Gérard Oury

profession : comédien

(deuxième partie)

 

AAAaA En 1958, Oury se lance, certainement doté d'une grosse appréhension mêlée d'excitation, dans la grande aventure de la réalisation en démarrant l'écriture conjointe, avec André Cayatte, d'un scénario intitulé "Le Miroir à deux faces". Homme à la fois observateur de son temps, un peu sociologue à ses heures perdues, Cayatte n'aura de cesse au cours de sa carrière de filmer les maux de la société et les sujets brûlants tels la peine de mort. L'ensemble de son œuvre sera un long plaidoyer pour une justice plus humaine, moins aveuglément soumise aux règles et aux rites qui la rendent impitoyable. Ce sera Oury en personne qui proposera le scénario à Cayatte. Le résumé est assez simple : Grâce à une annonce, Pierre Tardivet, petit professeur besogneux, épouse Marie-José Vauzange, jeune fille intelligente et sensible au physique ingrat. Bien vite la mesquinerie de Tardivet apparaît et Marie-José se résout à une vie monotone. Deux enfants naissent, dix ans passent. Victime d'un accident de la route, Tardivet est soigné par le docteur Bosc, célèbre chirurgien esthétique qui opèrera par la suite Marie-José et la rendra belle. La transformation est totale. Devant cette femme magnifique qu'il ne considère plus comme la sienne, Tardivet amer et haineux, tue le docteur.

AAAaA A sa sortie le film connaît succès honorable jusqu'à être adapté, plus tard, au cinéma américain sous l'intitulé "Les leçons de séduction". Sorti outre atlantique en 1996, le film est une véritable comédie dramatique interprétée par une pléiade d'acteurs de renom puisqu'outre Barbara Streisand, nous retrouvons Lauren Baccal et Pierce Brosnan dans la distribution.
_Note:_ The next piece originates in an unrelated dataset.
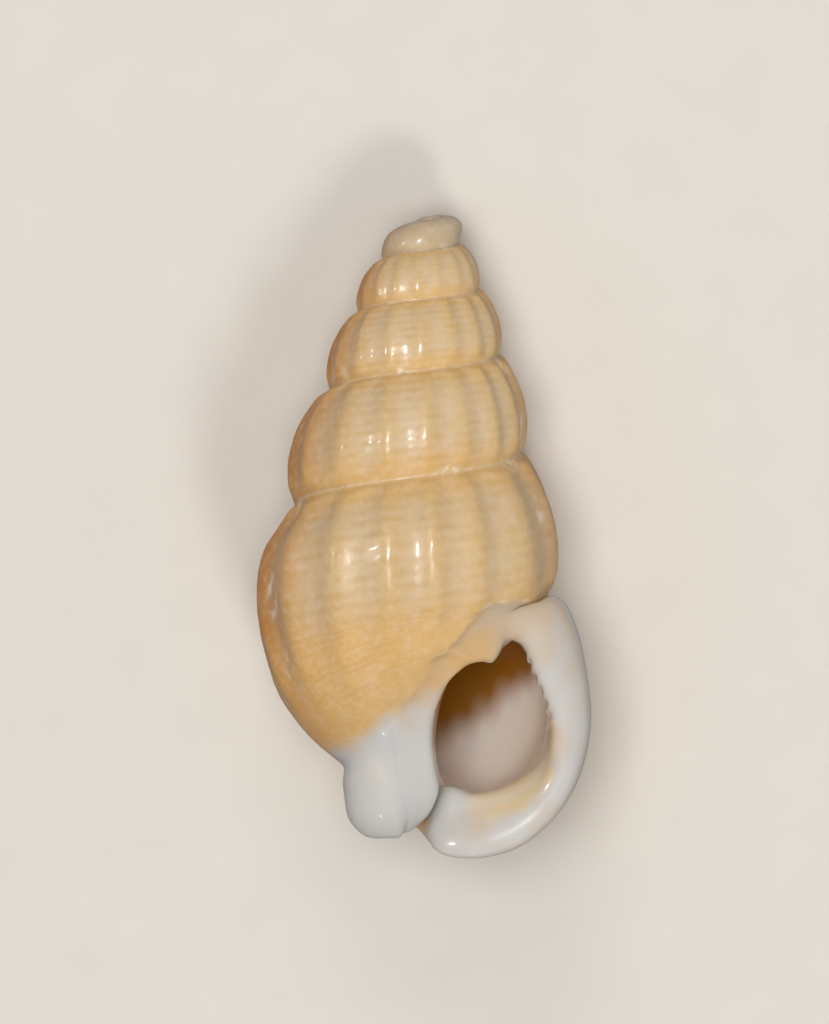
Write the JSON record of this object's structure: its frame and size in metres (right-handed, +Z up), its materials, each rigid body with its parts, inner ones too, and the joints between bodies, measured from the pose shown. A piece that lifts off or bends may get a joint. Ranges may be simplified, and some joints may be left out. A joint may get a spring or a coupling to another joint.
{
  "type": "reticunassa shell",
  "caption": "Small pointed sea-snail shell with rounded ribs on its coiled whorls and a thick pale lip around a real hollow opening, lying on its back.",
  "frame": {"origin": "centre of the bounding box's base, on the surface that the shell's back rests on", "axes": "+Z up, out of the opening; +Y towards the tip; +X towards the outer lip"},
  "size_m": [0.0058, 0.0106, 0.0049],
  "materials": {
    "shell": "glossy"
  },
  "bodies": {
    "root": {"shell": "shell"}
  },
  "joints": []
}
Construite sur un scénario assez éloigné du fil directeur originel, le film relate les aventures de Gregory Larkin, professeur de mathématiques, lassé de sexe, qui décide de vivre une grande passion platonique et se met en quête de l'âme sœur. Il trouve Rose, qui lui convient tout à fait et ils se marient, à l'étonnement général. Problème : Rose a malgré tout du mal à réprimer l'attirance qu'elle sent monter en elle pour son mari et va devoir déployer des trésors d'imagination pour trouver sa vraie place.

 

Gérard Oury en chirurgien dans "Le Miroir à deux faces" (coll. AlloCiné)

 

AAAaA Gérard Oury, à la fois pris au jeu et poussé par Cayatte va même jusqu'à interpréter le rôle du docteur, saisissant l'occasion de jouer la comédie, peut être pour la dernière fois. Sur le plateau du film, Oury voit naître des sentiments profonds et sincères envers l'actrice Michèle Morgan. Rencontrée brièvement lors d'un premier tournage, au cours d'une scène de "La belle que voilà", Oury ne tarit pas d'éloges sur cette ravissante actrice. Au cours de cette rencontre, il lui donnera un premier baiser, intimidé, mais sans toutefois tomber sous le charme absolu. Elle aussi revenue précipitamment dès la fin de la Guerre sur Paris en vue de poursuivre sa carrière, elle retrouve directement le succès du public, toujours présent et ne l'ayant pas oublié, dans "La Symphonie Pastorale", avec un rôle à la fois complexe et magnifique d'une jeune aveugle. Rôle qui lui valu d'ailleurs le prix de l'interprétation dans une toute nouvelle cérémonie nouvellement crée : le festival de Cannes. Reconnue valeur montante, et sûre, du cinéma français, Michèle Morgan tournera un grand nombre de films sous la houlette d'André Cayatte pour qui elle travaille cette année aux côtés de Gérard Oury. La belle actrice se rappelle d'ailleurs très bien de cette rencontre au micro de Céline Faucon pour le magazine L'Express : "Quand j'ai rencontré Gérard Oury, j'avais 37 ans et lui, 38. Nous avions chacun nos habitudes. Comme tout était merveilleux, nous n'avons jamais pris le risque de changer."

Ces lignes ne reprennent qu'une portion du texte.